We’ve had several chances to support the Iranian opposition, but both Bush (whose secretary of state pulled the plug on a planned Iranian general strike in 2003) and Obama (who abandoned the huge numbers of Iranian demonstrators demanding an end to the regime in 2009) became accomplices to the evil of our declared enemies.

That’s the main battle, and as you know I think we can win it without deploying troops or dropping bombs. We should support non-violent revolution, or, if you’d rather, insurrection. That option no longer exists in the Syrian theater, if it ever did. It certainly did in Iran, and I think it still does.

We have more pleasant lines of action in Iran than in Syria, but it would be folly to remain aloof from the Syrian battlefield. It’s part of a war in which we are the prime target. If Assad wins, the alliance waging the Big War gets stronger. That’s the way it is.
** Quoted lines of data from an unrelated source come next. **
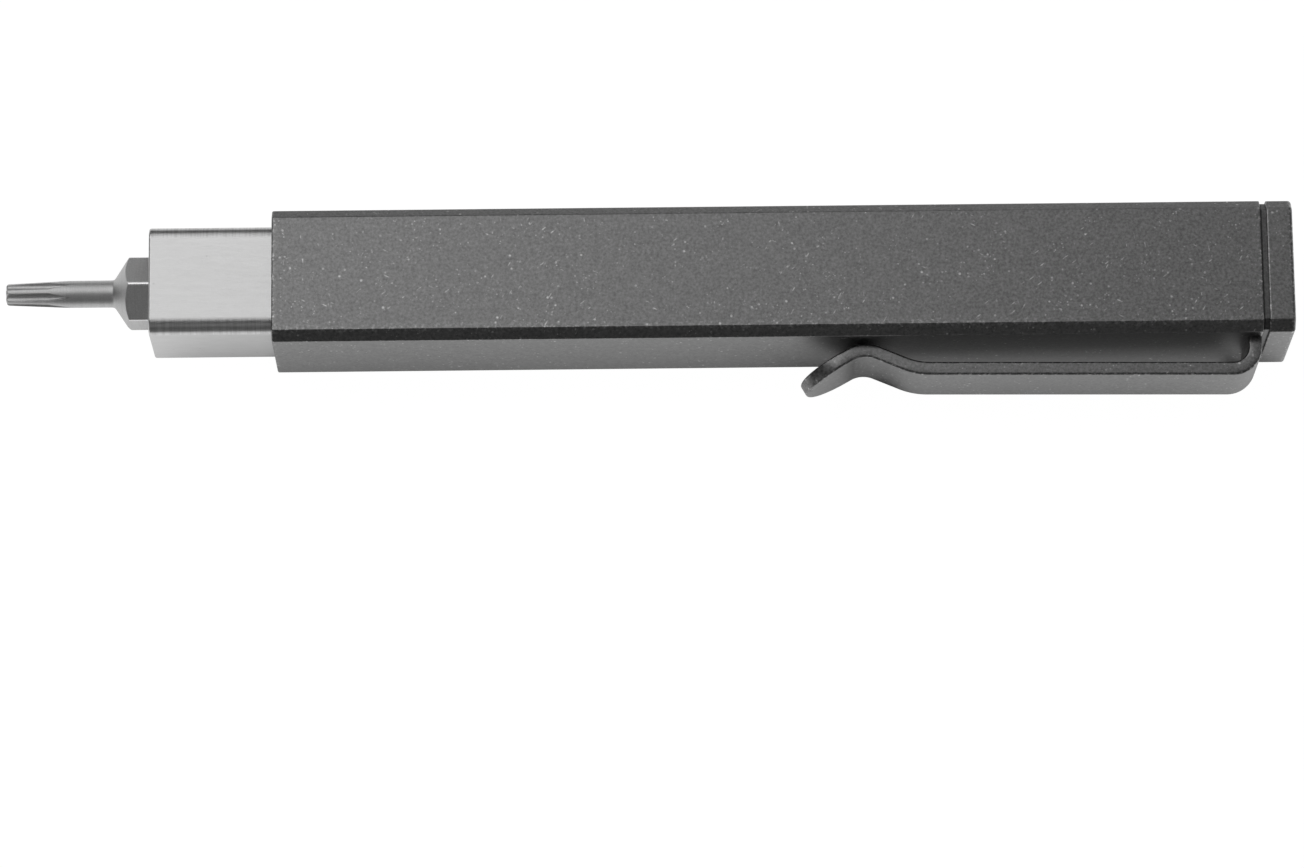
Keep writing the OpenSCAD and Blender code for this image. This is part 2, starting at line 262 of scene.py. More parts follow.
def spread(outlines: tuple[Outline, ...], steps: int = 4, apron: float = 0.0) -> Array:
    """Gathers the directions that some outlines need, in order and without repeats.

    Args:
        outlines: The outlines.
        steps: Number of parts of each corner's arc.
        apron: Distance on each side of a corner at which its flats get a further point.

    Returns:
        Angles from 0 to a whole turn.
    """
    angles = np.sort(np.concatenate([o.directions(steps, apron) for o in outlines]) % math.tau)
    return angles[np.diff(angles, append=angles[0] + math.tau) > LEAST_TURN]


def wear_along(stations: list[Station]) -> Array:
    """Gives the stations' wear, with painted shade as values below 0, as a column."""
    return np.array([s.wear for s in stations])[:, None]


def carried(stations: list[Station], theta: Array, axis_z: float) -> Array:
    """Carries outlines along the axis: a point is (x, r cos t, axis + r sin t) with r by outline.

    Args:
        stations: Outlines along the tool.
        theta: Directions round the axis.
        axis_z: Height of the axis.

    Returns:
        Points, as stations by directions by three.
    """
    r = np.stack([s.outline.radius(theta) for s in stations])
    x = np.array([s.x for s in stations])[:, None] + 0 * r
    return np.stack([x, r * np.cos(theta), axis_z + r * np.sin(theta)], -1)


class Ends(Enum):
    """How a grid of points closes at its first and last row."""

    JOINED = "last row meets the first"
    CAPPED = "each end row is closed to its middle"


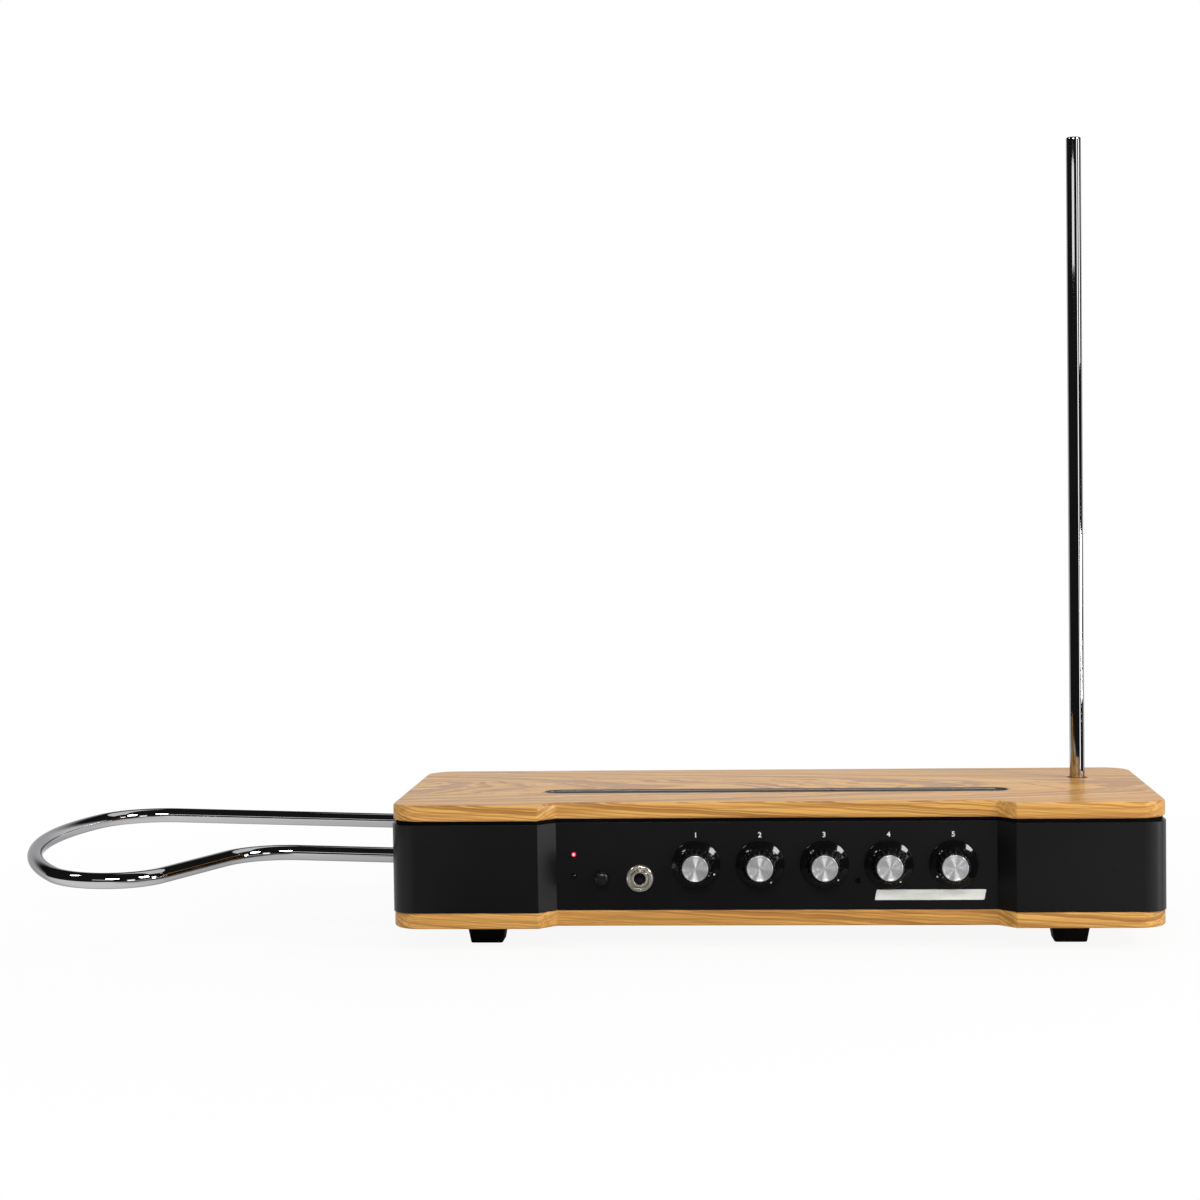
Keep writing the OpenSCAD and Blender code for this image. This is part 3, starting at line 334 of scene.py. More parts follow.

One more thought: There is a linkage between the intensity of jihadist fervor and results on the battlefields of the Big War. An apocalyptic/messianic movement of the sort the bin Ladens, Zawahiris, and Khameneis lead gains enormous support when we are either defeated or seen to be intimidated. But the movement loses strength, and recruitment becomes much more difficult, when it’s defeated, as in Iraq (We failed to ask, what ever happened to the divine support Osama claimed for his jihad, anyway?). Syria and Iran are central to the Big War, and we can’t escape it. They are waging war against us, as the Iranian regime has for 33 years, and we can either win or lose. We can’t opt out. They won’t let us.